Tristate post-punk outfit Harpoons started work on their sophomore album, Tuber, just after the release of their fall 2020 debut, Pangs of Conscience. Out of necessity, the trio of New York City-based Nick Kennedy, Massachusetts resident Nate Lewis, and Vermont's (and Vermont Public's) Liam Elder-Connors went fully remote for its follow-up effort.

On Bandcamp, Harpoons' genre tags include "punk, basement, garage punk, noise, post punk" and "shoegaze," but a concise catchall could be "art rock." Their songs are impressionistic and eclectic, with strange, often self-reflexive lyrics. The whole record is dosed with anarchic composition.

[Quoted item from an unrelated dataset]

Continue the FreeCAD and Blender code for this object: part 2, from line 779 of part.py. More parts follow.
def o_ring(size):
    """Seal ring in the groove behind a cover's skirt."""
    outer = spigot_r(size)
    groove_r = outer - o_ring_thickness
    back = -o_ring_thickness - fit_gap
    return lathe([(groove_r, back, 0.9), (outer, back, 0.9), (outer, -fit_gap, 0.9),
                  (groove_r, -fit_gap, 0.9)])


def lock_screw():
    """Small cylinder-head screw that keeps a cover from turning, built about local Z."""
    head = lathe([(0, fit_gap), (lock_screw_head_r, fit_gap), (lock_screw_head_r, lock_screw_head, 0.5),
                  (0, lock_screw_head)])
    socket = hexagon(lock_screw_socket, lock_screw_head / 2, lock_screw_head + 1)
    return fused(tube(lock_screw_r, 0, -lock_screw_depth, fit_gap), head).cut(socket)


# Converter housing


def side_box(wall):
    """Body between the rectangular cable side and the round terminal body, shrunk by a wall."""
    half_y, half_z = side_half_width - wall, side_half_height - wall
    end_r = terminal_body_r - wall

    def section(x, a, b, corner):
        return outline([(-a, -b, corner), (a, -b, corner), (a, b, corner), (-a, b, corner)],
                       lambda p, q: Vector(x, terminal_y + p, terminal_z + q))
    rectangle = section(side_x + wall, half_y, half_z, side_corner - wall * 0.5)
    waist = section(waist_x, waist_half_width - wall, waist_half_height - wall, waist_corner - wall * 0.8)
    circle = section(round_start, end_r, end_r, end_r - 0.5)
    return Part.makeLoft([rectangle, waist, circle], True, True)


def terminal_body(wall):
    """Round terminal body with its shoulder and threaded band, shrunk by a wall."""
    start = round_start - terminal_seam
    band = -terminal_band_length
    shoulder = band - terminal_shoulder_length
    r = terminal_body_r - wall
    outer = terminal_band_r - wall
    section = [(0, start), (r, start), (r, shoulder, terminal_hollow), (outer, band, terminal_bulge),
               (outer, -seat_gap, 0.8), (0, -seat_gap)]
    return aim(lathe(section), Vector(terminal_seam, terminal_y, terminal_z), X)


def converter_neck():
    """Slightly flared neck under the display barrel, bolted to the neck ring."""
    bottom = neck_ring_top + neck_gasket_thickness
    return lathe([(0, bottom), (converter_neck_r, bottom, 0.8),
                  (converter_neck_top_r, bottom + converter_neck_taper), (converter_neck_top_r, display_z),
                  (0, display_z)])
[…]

Speaking of musical chaos, the bandmates switched up some of their duties this time, with Elder-Connors and Lewis occasionally swapping bass and guitar, the instruments they played on Pangs of Conscience, respectively. Kennedy helmed engineering duties, and he and Elder-Connors snowballed riffs and song sketches into the album's nine tracks. Always heavy on the basic elements of rock (guitar, bass, drums), Tuber also incorporates melodic and atmospheric synth.

Though the band members recorded separately and collaged the songs together, the album has plenty of "in the room" energy, particularly on the twisting, psychedelic instrumentals "Miffed" and "Pelican." The latter is almost like free jazz if it were made by a rock group. Overlapping elements clash and coalesce as a string of marimba arpeggios gurgles behind a swell of sustained electric guitars and cymbal-forward drumming.

Harpoons take some big swings, as on the shape-shifting "Butcher's Tea." Not only does it include a roiling, Breeders-esque bass line and some poppin' sax breaks from Elder-Connors' former Vermont Public colleague Henry Epp, but it devolves into a spoken-word ramble that recalls King Missile's "Detachable Penis" or the "Drive-By 2001 Remix" of Poe's "Hey Pretty," both minor hits on alt radio in the '90s and early 2000s.

Dropping whimsy for dark, goth energy, "The Sultan" creeps along with serpentine synth bass and haunting guest vocals from Lewis' wife, Kayla McAuley. Prickly and dripping with attitude, the song puts forth one of the album's strongest vibes.

Even when the songs slide into full-on weirdness, the trio keeps listeners rapt with its seemingly bottomless pit of ideas. Much like the plant structure for which the album is named, Harpoons are dense and underground, with tangential protrusions jutting out in all directions.

Tuber is available at harpoonsmusic.bandcamp.com and on all major streaming platforms.